This time our Chinese are Lowy's targets
14 November 2021
KEITH JACKSON
NOOSA – In February, author Hervey Forsythe wrote in PNG Attitude of how an Australian government-supported think tank, the Lowy Institute, had been accused of racism and ‘infantilising’ Pacific islanders.
In ‘Lowy feels heat over ‘tone deaf comments’, Forsythe told how the Institute faced a barrage of criticism following an extraordinary article in its magazine, The Interpreter.
This had referred to the departure of five Micronesian nations from the Pacific Islands Forum as a “toddler’s tantrum” adding that Pacific island nations had “some growing up to do”.
There was an immediate and shocked reaction from Pacific Islands' nations and also from Papua New Guinea.
The eminent Papua New Guinean commentator Martyn Namorong said the article was “typical Australian snobbery”. The Institute was tone-deaf and getting worse, he said.
“I’m glad the Lowy Institute ran this article because it explains how Australians think about us. They basically think of us as riff raff.”
Not quite the friendly collaborationist identity Lowy likes to project.

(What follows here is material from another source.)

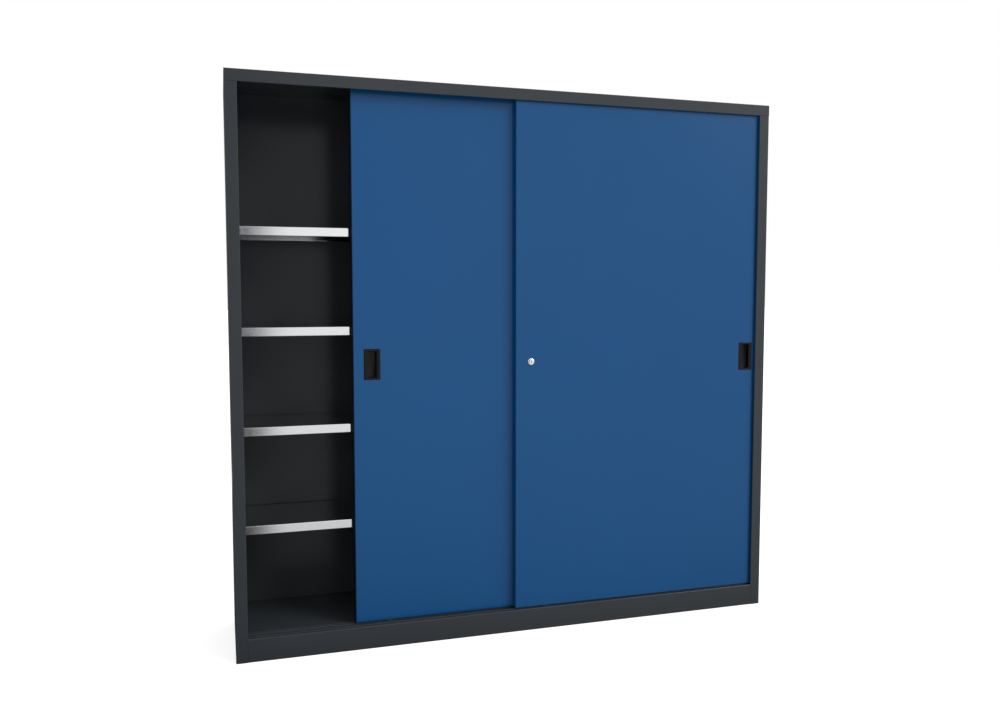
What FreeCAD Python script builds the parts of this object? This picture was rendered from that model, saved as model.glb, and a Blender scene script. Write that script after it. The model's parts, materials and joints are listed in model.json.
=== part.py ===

More the contemptuous post-colonial, er, snob.
Leading PNG businessman Corney Korokan Alone's reaction was to point out that colonial-era sentiments about the Pacific were alive and well in Australia.
“We as people, and the land, have been viewed as the exploitation paradise for plunder and wholesale extraction,” he said. “Believe them when they tell you [the truth].”
And University of Papua New Guinea academic Maholopa Laveil, asked, “Where's the objectivity and sensitivity of a foreign policy think tank?”
The one voice to jump to Lowy’s defence, but only briefly, was The Australian’s foreign affairs correspondent, Ben Packham, who tweeted – and later deleted – a suggestion that the Lowy Institute had been subject to a pile-on by a ‘woke’ Pacific.
It was a rare lapse from the usually astute Packham, who has lived in the region and retains a fine grasp of PNG and Pacific sensibilities.
The two Lowy Institute employees who had fuelled the ruckus, Dan Flitton and Jonathan Pryke, later apologised.
But now the Institute seems to have again run into racially troubled waters with a survey report released earlier this month, ‘Lines blurred: Chinese community organisations in Australia’, that carries a number of inferences that some or many Chinese-Australians carry with them divided loyalties between China and Australia.
And when a hazy report drawn from an inadequate survey offers suggestions, imputations and inferences that point to but never wholly articulate a lack of appropriate patriotism among some or many or who knows, maybe few, Chinese Australians, well maybe you can see the problems.
The first is the dog whistle itself, the second is its subversive contention that Chinese Australians may be a threat, the third is some notion that Chinese Australians, in exercising their democratic rights to have whatever political opinions they like, are somehow suss.
And the fourth problem is the impact of all of this on Chinese Australians themselves.
The report asserts that “the dramatic shift in the bilateral relationship between China and Australia in recent years” could make Chinese-Australians “more receptive to messages critical of Australia” and “more receptive to overtures by the CCP [Chinese Communist Party]”.
It presents a shallow, stereotypical and culturally ignorant view of Chinese Australians.
In a spirited response, tellingly titled ‘Caged Community’, lawyer Kingsley Liu, national president of the Asian Australian Lawyers Association, fires back saying the Lowy Institute report “sets newer migrants against established Chinese Australians”.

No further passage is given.